Rows from an object dataset:
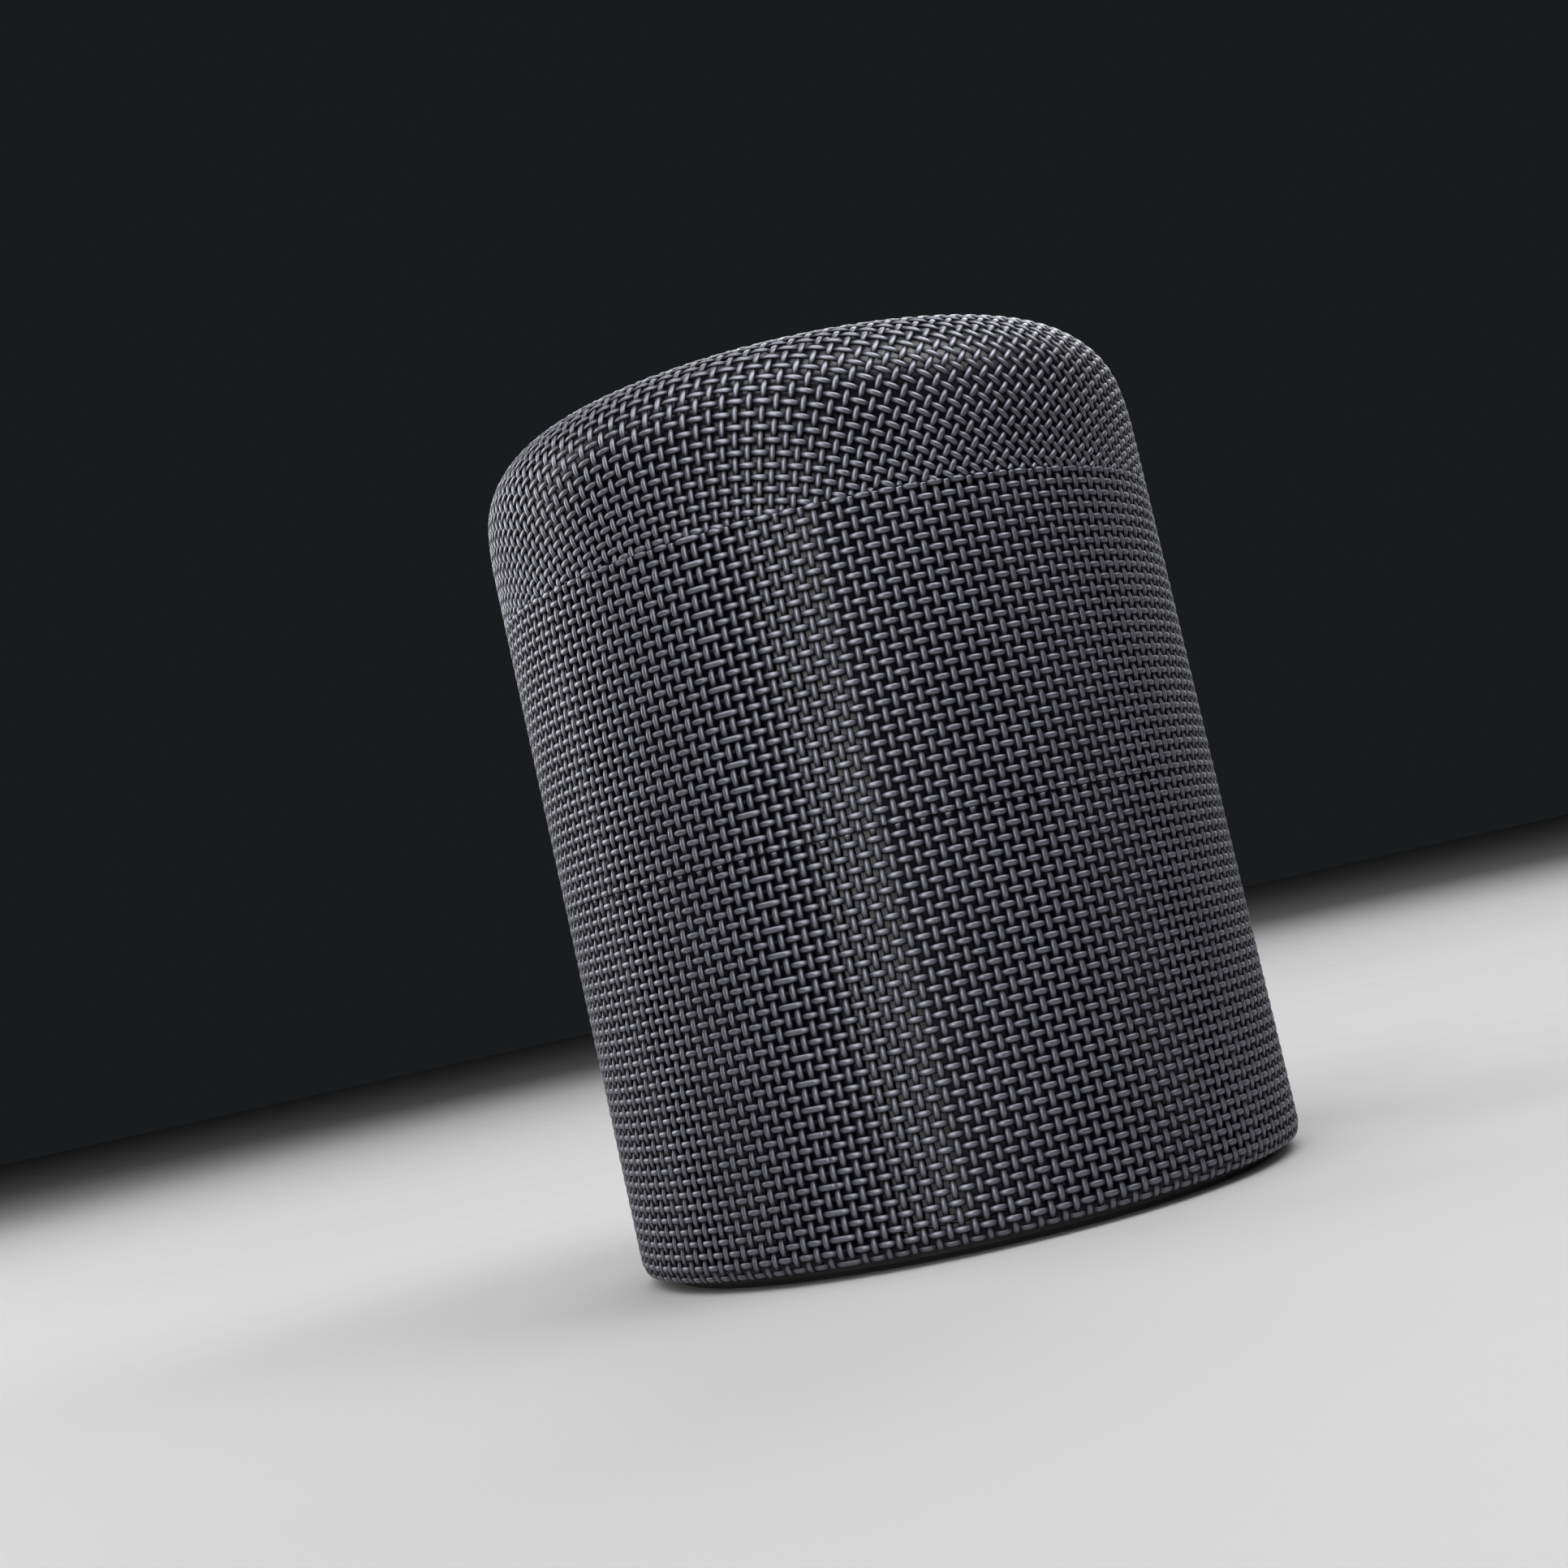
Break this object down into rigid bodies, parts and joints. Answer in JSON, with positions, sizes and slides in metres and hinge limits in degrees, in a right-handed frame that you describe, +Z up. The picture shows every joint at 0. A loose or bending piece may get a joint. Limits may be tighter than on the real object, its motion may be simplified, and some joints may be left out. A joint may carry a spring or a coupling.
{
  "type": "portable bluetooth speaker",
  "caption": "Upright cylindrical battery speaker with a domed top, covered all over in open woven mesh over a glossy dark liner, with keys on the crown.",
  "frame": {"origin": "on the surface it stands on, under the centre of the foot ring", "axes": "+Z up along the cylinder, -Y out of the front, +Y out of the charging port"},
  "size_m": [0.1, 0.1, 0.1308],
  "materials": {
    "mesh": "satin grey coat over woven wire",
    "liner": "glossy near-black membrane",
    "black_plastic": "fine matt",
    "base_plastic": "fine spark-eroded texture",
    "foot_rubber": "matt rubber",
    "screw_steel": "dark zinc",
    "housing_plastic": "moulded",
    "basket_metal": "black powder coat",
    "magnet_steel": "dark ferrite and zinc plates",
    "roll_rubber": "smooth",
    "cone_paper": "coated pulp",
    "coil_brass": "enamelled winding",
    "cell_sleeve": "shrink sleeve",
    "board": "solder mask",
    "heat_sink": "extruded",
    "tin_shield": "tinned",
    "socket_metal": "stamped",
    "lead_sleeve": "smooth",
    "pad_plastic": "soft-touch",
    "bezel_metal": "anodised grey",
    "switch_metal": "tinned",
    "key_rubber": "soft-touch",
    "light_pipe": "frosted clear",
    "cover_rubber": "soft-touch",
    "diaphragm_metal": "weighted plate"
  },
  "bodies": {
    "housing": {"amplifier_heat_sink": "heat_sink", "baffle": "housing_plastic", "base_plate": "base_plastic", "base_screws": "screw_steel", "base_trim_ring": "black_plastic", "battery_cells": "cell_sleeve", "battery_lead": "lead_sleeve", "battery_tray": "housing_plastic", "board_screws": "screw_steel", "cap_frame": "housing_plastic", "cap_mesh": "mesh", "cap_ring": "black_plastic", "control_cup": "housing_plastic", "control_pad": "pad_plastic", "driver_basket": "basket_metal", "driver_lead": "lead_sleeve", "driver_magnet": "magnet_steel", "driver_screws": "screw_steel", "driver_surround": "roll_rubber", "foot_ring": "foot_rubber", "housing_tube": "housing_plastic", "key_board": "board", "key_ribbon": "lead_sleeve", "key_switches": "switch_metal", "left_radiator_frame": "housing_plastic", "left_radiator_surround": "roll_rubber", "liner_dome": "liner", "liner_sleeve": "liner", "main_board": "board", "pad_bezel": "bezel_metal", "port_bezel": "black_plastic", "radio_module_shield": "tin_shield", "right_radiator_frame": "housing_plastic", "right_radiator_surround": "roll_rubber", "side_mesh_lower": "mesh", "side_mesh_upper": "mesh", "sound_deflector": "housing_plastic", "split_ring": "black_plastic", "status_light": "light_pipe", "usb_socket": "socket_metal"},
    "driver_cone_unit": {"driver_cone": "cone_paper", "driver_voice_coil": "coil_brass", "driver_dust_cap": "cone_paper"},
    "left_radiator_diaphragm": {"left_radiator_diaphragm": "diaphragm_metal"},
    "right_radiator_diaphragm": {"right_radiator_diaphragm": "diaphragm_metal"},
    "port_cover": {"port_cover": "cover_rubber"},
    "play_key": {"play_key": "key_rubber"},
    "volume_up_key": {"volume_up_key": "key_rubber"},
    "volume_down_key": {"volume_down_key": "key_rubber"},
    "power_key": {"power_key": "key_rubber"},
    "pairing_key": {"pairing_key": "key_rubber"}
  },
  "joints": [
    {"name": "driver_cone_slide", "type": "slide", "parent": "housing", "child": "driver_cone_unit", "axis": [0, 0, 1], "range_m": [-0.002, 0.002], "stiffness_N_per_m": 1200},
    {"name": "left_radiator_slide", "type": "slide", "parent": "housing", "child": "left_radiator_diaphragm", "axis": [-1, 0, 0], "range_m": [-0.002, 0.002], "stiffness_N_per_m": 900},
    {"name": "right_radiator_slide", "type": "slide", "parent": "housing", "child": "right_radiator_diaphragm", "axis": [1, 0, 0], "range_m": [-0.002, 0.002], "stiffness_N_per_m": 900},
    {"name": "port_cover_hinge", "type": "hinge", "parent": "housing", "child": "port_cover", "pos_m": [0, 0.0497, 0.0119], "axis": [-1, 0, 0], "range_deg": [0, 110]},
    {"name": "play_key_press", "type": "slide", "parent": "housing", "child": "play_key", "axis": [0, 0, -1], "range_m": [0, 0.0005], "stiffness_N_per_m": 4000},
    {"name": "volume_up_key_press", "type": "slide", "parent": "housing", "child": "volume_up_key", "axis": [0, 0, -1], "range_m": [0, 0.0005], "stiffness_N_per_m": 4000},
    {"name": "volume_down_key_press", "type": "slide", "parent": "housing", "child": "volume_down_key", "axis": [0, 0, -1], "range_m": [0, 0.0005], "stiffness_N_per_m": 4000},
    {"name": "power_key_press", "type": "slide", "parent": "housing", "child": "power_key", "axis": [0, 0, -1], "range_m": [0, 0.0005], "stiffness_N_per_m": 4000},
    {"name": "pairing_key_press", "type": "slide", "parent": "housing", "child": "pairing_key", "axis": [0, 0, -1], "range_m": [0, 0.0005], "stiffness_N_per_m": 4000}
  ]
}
---
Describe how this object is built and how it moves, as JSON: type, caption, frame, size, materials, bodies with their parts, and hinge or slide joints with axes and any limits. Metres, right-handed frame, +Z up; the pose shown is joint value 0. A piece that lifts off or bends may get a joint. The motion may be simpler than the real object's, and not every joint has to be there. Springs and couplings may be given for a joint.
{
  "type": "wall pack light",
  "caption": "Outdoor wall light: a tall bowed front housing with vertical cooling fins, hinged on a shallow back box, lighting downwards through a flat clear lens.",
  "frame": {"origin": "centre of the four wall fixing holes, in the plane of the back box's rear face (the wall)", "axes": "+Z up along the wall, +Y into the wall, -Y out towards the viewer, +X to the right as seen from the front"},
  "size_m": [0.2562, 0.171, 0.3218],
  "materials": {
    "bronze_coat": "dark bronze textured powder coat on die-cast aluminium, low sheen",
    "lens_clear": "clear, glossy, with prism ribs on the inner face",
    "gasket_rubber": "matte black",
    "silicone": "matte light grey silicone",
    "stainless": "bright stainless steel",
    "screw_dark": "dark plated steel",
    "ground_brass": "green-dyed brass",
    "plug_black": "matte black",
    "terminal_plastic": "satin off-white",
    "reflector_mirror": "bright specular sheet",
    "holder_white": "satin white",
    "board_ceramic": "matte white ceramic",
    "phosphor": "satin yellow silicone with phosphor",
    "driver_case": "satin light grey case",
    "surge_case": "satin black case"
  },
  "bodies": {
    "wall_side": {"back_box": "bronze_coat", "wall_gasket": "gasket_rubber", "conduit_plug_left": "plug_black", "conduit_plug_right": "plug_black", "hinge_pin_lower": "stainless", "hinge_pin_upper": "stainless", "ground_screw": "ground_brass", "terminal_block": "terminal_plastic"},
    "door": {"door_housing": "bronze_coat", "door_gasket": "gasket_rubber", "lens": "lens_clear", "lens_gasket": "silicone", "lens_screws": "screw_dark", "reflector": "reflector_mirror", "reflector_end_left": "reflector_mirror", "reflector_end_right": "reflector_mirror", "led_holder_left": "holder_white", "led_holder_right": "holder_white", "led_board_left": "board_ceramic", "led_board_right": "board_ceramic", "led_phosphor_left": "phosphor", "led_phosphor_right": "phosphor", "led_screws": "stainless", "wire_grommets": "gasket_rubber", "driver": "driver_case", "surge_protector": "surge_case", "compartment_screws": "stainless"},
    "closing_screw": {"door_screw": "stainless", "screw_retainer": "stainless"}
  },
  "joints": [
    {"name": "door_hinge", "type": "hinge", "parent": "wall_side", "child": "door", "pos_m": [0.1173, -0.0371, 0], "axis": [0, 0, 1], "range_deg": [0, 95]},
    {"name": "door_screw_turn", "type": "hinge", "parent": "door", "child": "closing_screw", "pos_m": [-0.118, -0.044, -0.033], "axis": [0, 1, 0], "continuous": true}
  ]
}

§ Given exercise: Go over the records above and tally the lines with the word "parts" in them. Give the number alone.

§ Output below: 2